#### Exercise directions:
Extract the lines between the ones holding "for number in" and "points = [vertex.co", inclusive, exactly as written and nothing more.

#### Extracted material:
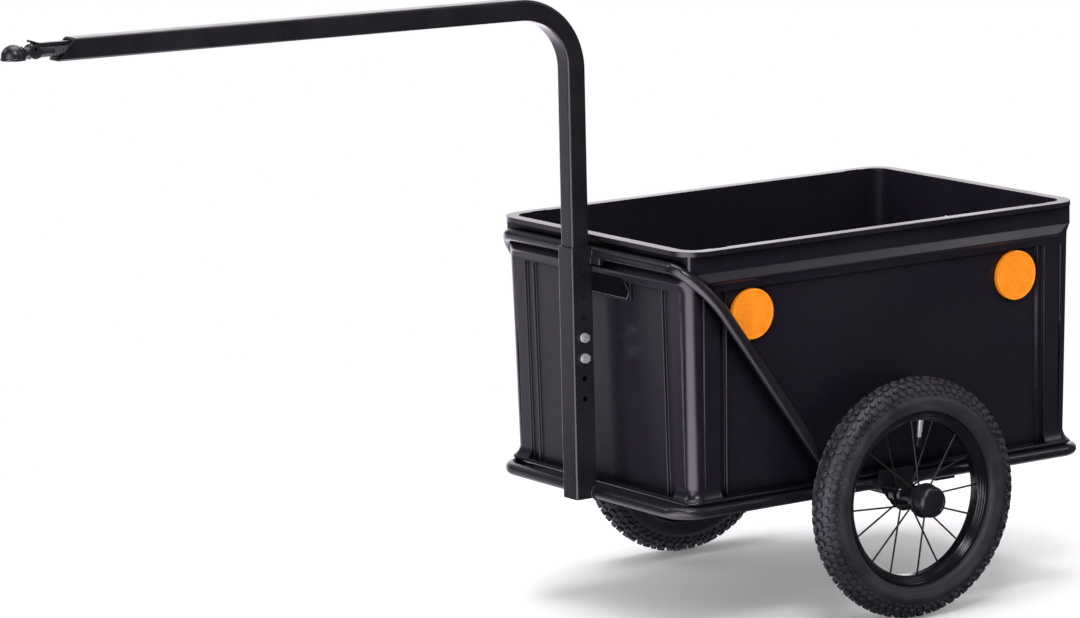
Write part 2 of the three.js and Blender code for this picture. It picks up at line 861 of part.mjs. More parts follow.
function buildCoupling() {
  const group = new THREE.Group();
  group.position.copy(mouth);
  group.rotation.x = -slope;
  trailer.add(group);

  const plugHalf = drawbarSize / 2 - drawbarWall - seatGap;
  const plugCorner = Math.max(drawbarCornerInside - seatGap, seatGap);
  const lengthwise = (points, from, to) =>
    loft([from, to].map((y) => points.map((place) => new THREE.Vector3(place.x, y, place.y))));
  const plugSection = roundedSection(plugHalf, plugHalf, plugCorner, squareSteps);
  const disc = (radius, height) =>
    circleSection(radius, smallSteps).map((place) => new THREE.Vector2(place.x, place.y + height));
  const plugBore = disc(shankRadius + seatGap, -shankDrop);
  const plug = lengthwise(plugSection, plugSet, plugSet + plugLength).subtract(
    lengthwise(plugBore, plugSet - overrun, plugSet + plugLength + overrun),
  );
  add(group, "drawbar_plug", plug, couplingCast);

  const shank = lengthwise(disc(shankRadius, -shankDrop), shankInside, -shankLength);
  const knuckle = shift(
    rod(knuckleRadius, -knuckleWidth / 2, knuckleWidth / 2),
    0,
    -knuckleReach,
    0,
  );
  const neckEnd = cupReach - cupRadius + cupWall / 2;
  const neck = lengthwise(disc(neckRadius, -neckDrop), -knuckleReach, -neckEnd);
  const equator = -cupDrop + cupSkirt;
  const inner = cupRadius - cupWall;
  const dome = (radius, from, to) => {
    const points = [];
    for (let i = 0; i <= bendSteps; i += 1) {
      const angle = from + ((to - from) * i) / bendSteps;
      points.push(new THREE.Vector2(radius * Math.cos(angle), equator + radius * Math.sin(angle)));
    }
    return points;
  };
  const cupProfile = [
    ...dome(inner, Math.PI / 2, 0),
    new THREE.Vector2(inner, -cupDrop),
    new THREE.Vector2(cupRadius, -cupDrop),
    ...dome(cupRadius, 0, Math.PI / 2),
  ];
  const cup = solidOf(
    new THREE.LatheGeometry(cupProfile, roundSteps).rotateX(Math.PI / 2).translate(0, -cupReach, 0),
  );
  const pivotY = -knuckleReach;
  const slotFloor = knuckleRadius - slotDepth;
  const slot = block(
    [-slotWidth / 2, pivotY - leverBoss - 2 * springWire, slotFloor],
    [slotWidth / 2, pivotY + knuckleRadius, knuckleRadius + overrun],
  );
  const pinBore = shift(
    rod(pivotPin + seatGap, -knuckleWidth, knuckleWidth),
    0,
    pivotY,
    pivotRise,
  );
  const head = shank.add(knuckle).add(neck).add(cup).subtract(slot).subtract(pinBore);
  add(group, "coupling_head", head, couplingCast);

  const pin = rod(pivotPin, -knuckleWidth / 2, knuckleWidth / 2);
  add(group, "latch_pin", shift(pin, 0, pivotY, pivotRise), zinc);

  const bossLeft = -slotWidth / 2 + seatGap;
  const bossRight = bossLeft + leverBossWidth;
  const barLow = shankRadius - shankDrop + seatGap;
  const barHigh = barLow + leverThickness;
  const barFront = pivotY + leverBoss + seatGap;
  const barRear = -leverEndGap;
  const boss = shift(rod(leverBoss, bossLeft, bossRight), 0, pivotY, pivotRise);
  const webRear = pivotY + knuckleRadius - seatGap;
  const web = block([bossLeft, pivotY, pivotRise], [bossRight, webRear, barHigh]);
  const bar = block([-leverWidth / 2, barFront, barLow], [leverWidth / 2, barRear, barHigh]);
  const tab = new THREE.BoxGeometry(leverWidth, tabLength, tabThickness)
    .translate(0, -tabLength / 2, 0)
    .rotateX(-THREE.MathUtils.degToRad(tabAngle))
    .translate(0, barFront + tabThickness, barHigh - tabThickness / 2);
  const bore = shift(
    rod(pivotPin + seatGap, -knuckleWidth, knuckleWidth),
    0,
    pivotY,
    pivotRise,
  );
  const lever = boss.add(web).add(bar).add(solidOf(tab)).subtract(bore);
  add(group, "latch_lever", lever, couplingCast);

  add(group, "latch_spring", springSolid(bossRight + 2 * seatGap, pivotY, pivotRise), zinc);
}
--
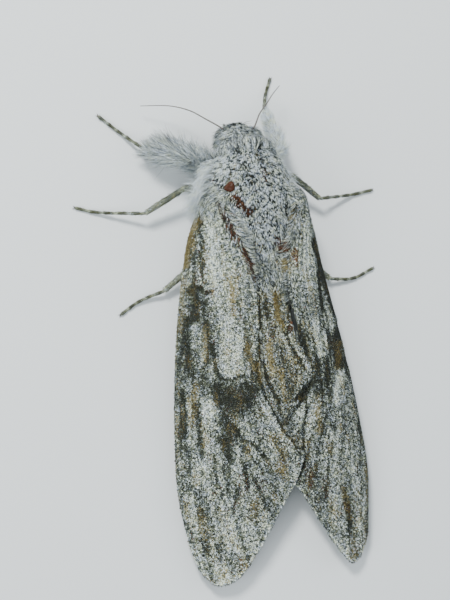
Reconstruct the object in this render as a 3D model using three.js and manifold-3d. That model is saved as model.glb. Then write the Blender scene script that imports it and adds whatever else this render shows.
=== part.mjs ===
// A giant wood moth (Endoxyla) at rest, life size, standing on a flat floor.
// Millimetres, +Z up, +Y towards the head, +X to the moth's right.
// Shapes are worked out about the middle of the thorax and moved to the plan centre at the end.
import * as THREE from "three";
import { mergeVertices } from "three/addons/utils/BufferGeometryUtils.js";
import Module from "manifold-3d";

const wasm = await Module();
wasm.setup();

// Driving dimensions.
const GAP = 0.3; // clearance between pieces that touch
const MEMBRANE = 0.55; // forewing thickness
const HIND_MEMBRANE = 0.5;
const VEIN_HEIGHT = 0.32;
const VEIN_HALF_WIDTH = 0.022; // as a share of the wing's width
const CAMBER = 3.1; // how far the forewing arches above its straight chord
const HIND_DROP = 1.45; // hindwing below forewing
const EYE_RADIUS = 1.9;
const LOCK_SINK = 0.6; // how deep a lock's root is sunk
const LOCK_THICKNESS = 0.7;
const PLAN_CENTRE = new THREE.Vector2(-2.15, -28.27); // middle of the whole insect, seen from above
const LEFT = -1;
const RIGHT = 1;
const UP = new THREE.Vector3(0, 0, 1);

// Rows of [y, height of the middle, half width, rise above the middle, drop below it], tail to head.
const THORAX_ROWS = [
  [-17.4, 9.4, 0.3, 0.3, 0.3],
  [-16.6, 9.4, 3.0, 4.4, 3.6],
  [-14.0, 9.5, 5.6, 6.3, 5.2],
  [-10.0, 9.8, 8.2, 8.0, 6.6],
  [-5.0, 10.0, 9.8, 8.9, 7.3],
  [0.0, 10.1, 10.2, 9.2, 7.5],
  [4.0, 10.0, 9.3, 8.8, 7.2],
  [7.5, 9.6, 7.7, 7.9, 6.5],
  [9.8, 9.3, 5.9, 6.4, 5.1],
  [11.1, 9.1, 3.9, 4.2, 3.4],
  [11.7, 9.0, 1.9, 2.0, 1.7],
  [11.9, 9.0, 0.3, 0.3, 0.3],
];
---
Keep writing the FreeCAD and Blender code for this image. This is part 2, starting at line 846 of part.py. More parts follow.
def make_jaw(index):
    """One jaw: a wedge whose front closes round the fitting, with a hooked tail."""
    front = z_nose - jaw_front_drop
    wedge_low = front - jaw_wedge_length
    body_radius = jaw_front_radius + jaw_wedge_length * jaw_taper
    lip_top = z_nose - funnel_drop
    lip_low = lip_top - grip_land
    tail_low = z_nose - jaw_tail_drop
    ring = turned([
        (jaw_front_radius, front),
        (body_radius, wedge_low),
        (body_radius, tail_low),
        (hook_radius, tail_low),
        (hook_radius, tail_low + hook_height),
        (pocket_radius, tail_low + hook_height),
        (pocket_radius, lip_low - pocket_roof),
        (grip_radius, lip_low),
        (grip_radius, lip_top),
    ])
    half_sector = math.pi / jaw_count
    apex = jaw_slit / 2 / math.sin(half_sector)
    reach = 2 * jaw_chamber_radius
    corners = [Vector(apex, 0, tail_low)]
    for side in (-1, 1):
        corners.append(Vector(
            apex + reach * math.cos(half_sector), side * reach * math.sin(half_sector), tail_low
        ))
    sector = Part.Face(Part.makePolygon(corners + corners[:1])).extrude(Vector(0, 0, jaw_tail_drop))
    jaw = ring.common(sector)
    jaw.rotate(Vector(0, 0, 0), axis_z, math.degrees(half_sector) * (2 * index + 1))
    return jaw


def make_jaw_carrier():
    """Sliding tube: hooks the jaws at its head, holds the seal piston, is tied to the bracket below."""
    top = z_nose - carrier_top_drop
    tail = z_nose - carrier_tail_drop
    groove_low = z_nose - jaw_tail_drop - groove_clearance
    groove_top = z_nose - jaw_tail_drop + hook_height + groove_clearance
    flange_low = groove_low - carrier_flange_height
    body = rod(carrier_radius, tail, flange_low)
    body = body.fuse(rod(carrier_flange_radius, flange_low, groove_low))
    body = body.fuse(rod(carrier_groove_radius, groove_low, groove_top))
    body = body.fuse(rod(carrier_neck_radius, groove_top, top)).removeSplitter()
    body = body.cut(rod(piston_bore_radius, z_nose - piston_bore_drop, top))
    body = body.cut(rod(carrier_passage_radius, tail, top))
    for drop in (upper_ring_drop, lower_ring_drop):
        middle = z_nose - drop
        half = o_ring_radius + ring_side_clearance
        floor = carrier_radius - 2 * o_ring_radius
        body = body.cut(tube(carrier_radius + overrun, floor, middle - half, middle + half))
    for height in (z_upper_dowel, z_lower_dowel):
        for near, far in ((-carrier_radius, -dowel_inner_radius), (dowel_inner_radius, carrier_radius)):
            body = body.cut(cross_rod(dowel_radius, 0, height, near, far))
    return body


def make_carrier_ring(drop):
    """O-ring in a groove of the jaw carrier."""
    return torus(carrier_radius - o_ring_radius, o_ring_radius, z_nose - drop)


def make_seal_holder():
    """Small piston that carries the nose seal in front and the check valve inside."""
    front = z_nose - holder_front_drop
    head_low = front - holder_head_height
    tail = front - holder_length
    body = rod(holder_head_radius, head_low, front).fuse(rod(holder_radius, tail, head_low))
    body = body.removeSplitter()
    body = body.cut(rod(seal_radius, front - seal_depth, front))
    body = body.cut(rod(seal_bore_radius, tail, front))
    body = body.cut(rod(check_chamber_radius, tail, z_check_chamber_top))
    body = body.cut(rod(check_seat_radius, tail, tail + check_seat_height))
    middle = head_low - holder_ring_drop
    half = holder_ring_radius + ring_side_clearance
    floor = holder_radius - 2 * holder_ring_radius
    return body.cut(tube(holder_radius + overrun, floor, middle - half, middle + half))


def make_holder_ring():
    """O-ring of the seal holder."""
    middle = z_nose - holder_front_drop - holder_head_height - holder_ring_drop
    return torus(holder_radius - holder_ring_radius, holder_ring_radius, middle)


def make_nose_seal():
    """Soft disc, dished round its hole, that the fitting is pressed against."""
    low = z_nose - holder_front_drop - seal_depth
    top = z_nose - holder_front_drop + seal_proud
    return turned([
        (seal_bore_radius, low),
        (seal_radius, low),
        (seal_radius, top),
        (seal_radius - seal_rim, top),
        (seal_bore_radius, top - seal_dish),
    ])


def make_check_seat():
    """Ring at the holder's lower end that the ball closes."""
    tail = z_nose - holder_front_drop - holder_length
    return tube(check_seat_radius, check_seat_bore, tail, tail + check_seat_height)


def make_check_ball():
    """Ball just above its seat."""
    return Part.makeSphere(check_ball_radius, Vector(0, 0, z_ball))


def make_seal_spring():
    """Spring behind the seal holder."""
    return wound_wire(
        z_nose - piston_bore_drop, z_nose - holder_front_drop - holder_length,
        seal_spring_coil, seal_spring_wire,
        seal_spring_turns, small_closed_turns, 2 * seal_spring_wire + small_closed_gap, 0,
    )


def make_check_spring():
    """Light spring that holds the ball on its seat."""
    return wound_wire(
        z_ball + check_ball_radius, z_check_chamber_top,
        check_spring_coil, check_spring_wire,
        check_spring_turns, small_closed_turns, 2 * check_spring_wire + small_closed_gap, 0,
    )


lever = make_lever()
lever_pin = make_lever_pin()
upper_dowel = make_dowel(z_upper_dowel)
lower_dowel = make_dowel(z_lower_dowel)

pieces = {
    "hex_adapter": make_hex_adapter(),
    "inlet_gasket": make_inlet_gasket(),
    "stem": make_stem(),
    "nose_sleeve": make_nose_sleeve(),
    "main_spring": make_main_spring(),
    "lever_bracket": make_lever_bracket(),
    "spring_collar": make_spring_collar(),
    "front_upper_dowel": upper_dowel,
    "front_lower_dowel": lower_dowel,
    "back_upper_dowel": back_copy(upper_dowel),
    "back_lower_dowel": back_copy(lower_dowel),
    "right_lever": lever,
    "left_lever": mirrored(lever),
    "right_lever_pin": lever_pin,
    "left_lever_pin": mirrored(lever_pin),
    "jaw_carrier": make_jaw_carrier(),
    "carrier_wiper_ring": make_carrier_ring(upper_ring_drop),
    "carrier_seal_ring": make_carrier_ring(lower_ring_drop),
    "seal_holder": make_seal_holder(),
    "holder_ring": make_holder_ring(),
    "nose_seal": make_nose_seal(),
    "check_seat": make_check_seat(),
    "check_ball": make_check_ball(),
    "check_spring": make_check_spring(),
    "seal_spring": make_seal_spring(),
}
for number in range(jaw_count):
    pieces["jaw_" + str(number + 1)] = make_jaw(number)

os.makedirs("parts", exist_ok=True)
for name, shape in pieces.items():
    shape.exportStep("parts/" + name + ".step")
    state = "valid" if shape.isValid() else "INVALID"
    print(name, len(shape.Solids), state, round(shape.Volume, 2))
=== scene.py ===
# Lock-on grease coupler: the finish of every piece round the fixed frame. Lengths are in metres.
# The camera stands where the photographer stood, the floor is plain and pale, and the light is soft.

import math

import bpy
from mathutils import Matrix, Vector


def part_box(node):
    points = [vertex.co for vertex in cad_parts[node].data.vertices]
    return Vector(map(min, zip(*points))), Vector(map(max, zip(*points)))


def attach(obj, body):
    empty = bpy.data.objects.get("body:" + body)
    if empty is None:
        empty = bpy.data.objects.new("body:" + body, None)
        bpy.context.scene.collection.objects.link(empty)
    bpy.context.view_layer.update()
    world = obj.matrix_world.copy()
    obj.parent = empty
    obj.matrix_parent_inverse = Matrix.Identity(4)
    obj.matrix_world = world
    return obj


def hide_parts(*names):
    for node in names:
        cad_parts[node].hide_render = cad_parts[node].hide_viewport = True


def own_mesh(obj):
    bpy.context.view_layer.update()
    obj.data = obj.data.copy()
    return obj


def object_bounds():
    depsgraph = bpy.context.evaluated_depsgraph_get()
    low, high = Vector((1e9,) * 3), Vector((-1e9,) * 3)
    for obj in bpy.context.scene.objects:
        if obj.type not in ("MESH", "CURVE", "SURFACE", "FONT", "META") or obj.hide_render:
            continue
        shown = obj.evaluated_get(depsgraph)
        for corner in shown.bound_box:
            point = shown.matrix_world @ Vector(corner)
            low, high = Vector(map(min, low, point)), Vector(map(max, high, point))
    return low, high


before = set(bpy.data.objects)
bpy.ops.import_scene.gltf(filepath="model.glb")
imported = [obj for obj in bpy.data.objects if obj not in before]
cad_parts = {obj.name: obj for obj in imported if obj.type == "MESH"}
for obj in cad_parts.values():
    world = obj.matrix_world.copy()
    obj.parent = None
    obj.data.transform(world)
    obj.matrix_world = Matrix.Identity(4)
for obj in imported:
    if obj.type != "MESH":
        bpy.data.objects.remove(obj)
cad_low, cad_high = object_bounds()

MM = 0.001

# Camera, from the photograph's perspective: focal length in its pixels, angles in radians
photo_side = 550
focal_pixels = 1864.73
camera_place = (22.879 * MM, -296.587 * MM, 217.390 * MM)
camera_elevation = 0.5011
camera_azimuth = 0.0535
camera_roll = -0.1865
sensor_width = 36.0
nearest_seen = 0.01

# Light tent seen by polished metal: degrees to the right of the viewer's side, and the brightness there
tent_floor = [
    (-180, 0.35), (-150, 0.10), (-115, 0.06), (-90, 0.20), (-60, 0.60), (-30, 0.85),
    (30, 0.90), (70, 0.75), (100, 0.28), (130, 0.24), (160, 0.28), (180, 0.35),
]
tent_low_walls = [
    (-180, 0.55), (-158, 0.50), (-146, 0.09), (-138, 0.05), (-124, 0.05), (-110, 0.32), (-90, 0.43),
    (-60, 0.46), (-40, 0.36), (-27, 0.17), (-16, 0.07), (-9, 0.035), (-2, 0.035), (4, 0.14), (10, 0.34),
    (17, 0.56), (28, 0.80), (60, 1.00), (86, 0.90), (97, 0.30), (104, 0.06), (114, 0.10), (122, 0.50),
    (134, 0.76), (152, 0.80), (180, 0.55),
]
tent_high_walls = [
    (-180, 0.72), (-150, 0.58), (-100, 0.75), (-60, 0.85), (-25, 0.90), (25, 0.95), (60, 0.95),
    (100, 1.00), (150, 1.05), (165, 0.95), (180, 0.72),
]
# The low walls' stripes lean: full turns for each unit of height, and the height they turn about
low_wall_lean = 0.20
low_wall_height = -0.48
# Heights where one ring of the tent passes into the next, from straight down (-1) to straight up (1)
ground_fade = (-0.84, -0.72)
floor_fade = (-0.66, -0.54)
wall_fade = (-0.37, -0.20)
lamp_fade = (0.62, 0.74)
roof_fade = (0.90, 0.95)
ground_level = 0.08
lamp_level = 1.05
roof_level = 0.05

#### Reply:
for number in range(jaw_count):
    pieces["jaw_" + str(number + 1)] = make_jaw(number)

os.makedirs("parts", exist_ok=True)
for name, shape in pieces.items():
    shape.exportStep("parts/" + name + ".step")
    state = "valid" if shape.isValid() else "INVALID"
    print(name, len(shape.Solids), state, round(shape.Volume, 2))
=== scene.py ===
# Lock-on grease coupler: the finish of every piece round the fixed frame. Lengths are in metres.
# The camera stands where the photographer stood, the floor is plain and pale, and the light is soft.

import math

import bpy
from mathutils import Matrix, Vector


def part_box(node):
    points = [vertex.co for vertex in cad_parts[node].data.vertices]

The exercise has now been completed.